同僚である主人公にかなり好感を抱いているのに
「妥当」だと思っているだけだと自分に言い聞かせてしまう。
真面目で、周りにも気を使っているのに、なかなか報われない不器用さ。
彼女がハッピーエンドで終わる物語もどこかにあってほしい。

青山美智子『鎌倉うずまき案内所』宝島社

最近立て続けに読んでいる著者の本。
これもまた一つの場所を起点に、
いろんな人の人生が交錯する感じの話なのだが、
違いは、「案内所」という普通にはたどり着けない不思議な場所、
内巻&外巻のそっくり双子おじいさん、アンモナイトの所長、
魔法のキャンディーなどがファンタジーな存在が介在している点だろう。
ただ一方で悩んでいる人たちの設定は「木曜日」よりリアルなような?
何となく漠然とした夢を見ているだけの人が救われるのではなく
やりたいことがはっきりしていて、
でもそれを見失っている人が救われるというところが
ミソなのではないかと思う。

僕のマリ『書きたい生活』柏書房

『常識のない喫茶店』の続編、作者その後の日記。
日記が筋トレ、という表現を見て、
あれを書こう、これも書こうと思っているのに
後回しになってしまう自分を反省。
新婚生活が幸せそう。
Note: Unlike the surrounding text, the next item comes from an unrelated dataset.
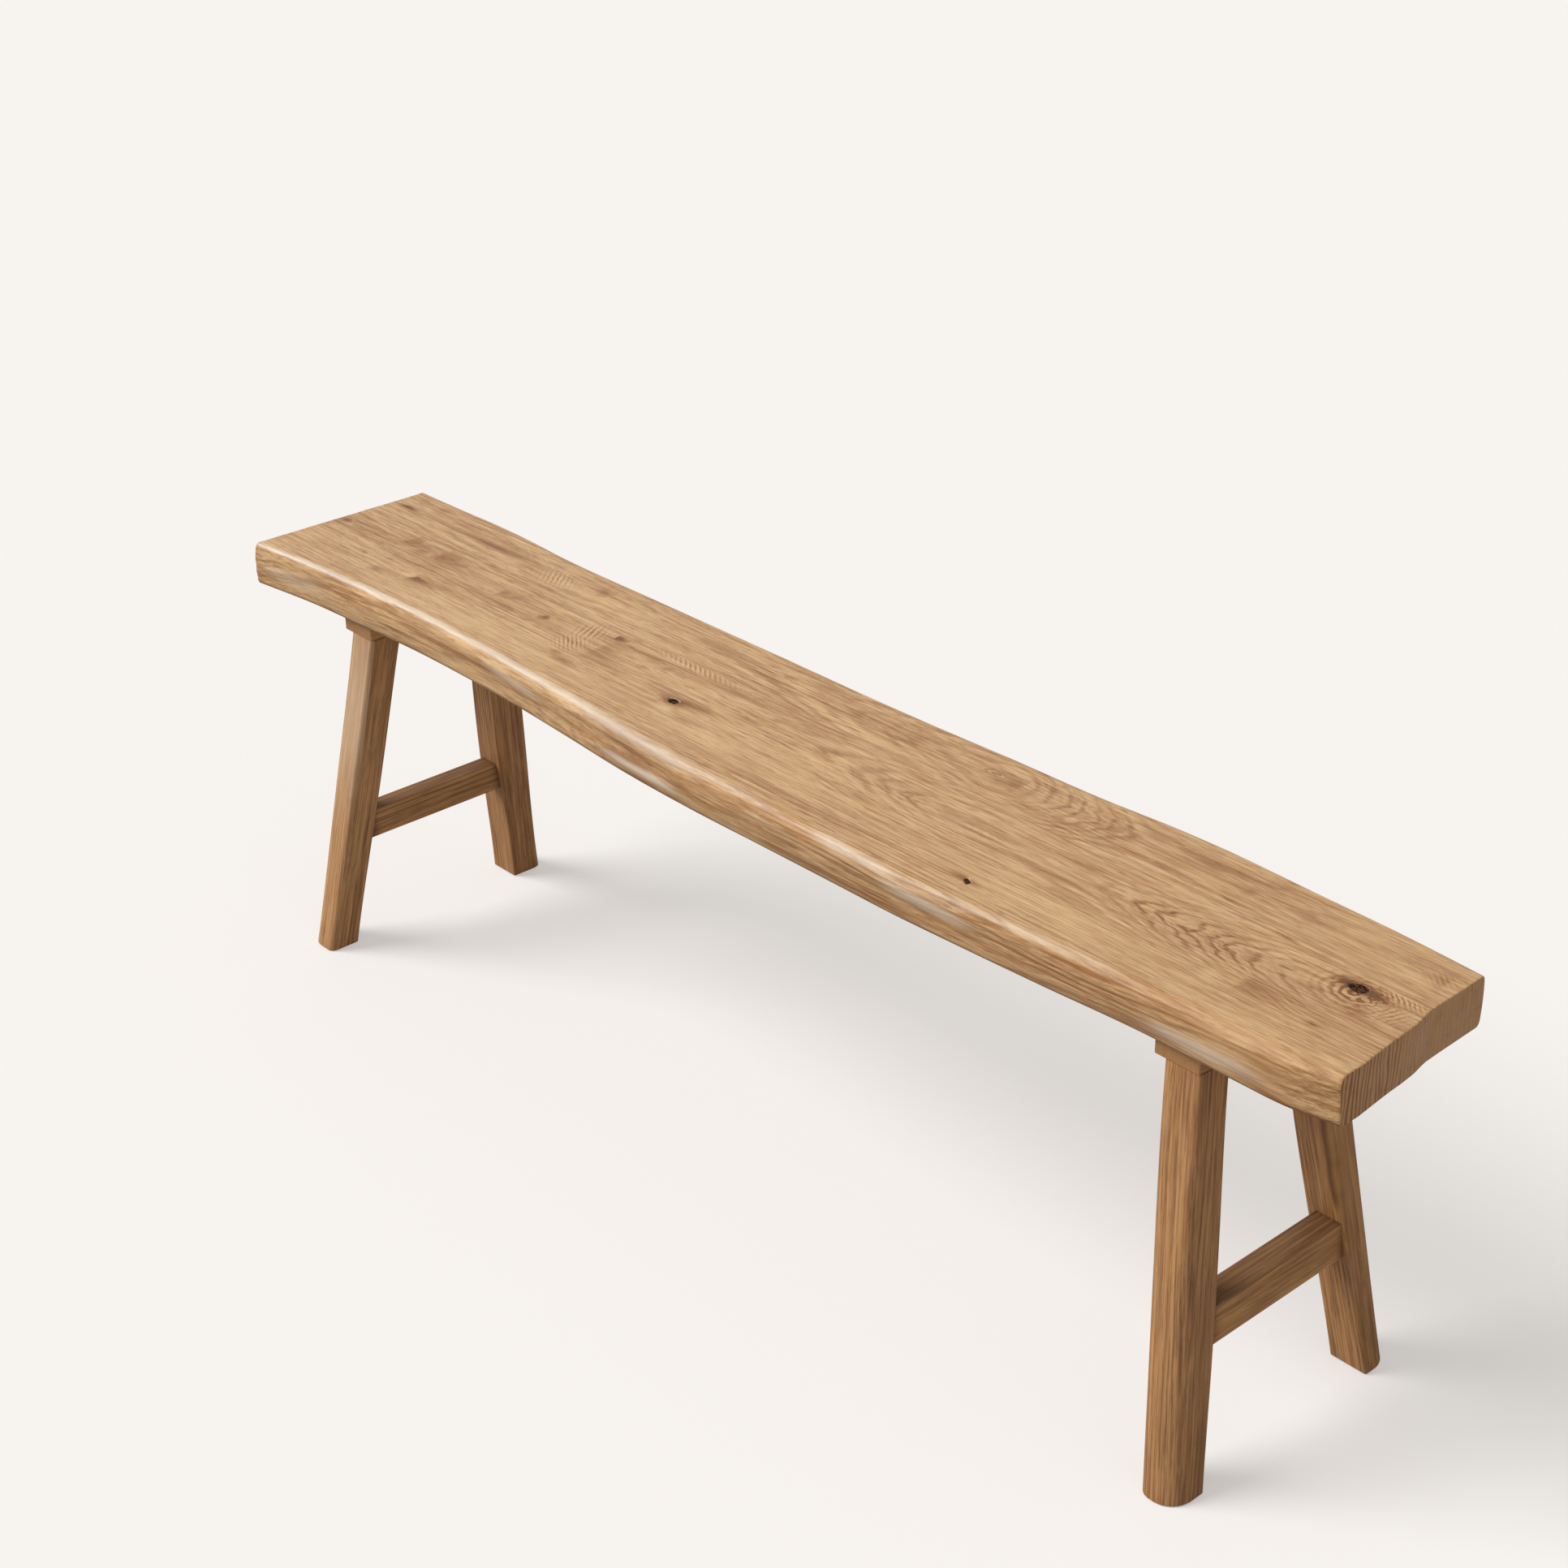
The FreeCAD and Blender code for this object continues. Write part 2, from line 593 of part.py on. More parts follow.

夕ご飯のおかずがいっぱいですごい。
義理の実家の旅行中のビュッフェで、
本当はからあげを五個くらい取りたかったが、
「はしたない」と思われないか不安で我慢した、というところに共感。

松岡圭祐『ミッキーマウスの憂鬱』新潮社

題名が惹かれてつい手にとってしまった。
ディズニーランドの裏側を知りたいような気持ちもあったが
私が知りたかったこととはちょっと違っていたようだ。
初出勤の主人公の些細な行動、言動が
自分が思うのと違いすぎてちょっと気になる。。
職場の先輩で学生時代にディズニーランドでバイトしていた
という人がいたのだけど、とても頼りになる先輩で、
「地下に広大なバックヤードスペースがある」という話や
その先輩は、同僚でお姫様役をやっていた超絶かわいい人と
結婚した、という話の方が面白く感じてしまった私でした。
ディズニーランドの裏側にも夢を求めていたようです。

小林聡美/森下典子ほか『ぱっちり朝ごはん』河出書房新社

朝ごはんにまつわるエッセイ集。
1つ1つは短いので読みやすいかと思いきや、
文体に慣れるまでに終わってしまうので意外と体力がいる。
疲れたら後ろから読んでみたりしつつ、
ぐぐっと引き込まれる文体も。
『100万回生きたねこ』の佐野洋子さん、力強い。
納豆の登場回数が多いのが日本の朝ごはん、なのかなと。

岸田奈美『家族だから愛したんじゃなくて、愛したのが家族だった』小学館

前から気になっていたのに、先にドラマが始まってしまった。
1話2話を見たが、ドラマは創作エピソードが加えられているらしい。
英語を教えてくれた先生が学校の先生になっていたりとか。

筆者の脳内会話を含めテンポよく勢いのある文章。
ダウン症の弟、車いすのお母さん、勝手に大変そう、と思ってしまう。
但し、文章から伝わってくることは
弟良太くんの優しさを、礼儀正しさを、いいやつだって愛している、
お父さん、お母さんのことも大好きなんだなってことが伝わってくる。
当事者としては家族だから、当たり前に受け入れてる、
他人と比較してどうこうとかは思わない、というのとも違って、
みんな近くにいたら好きになってしまうような人たちなのである。
また、作者本人も、ブラの試着で集団疎開していた肉で谷間を作成したり
甲子園でビアガールをやるはずが熱々のコーヒーを売りさばくなど
数々の武勇伝を持っている愛すべき人なのである。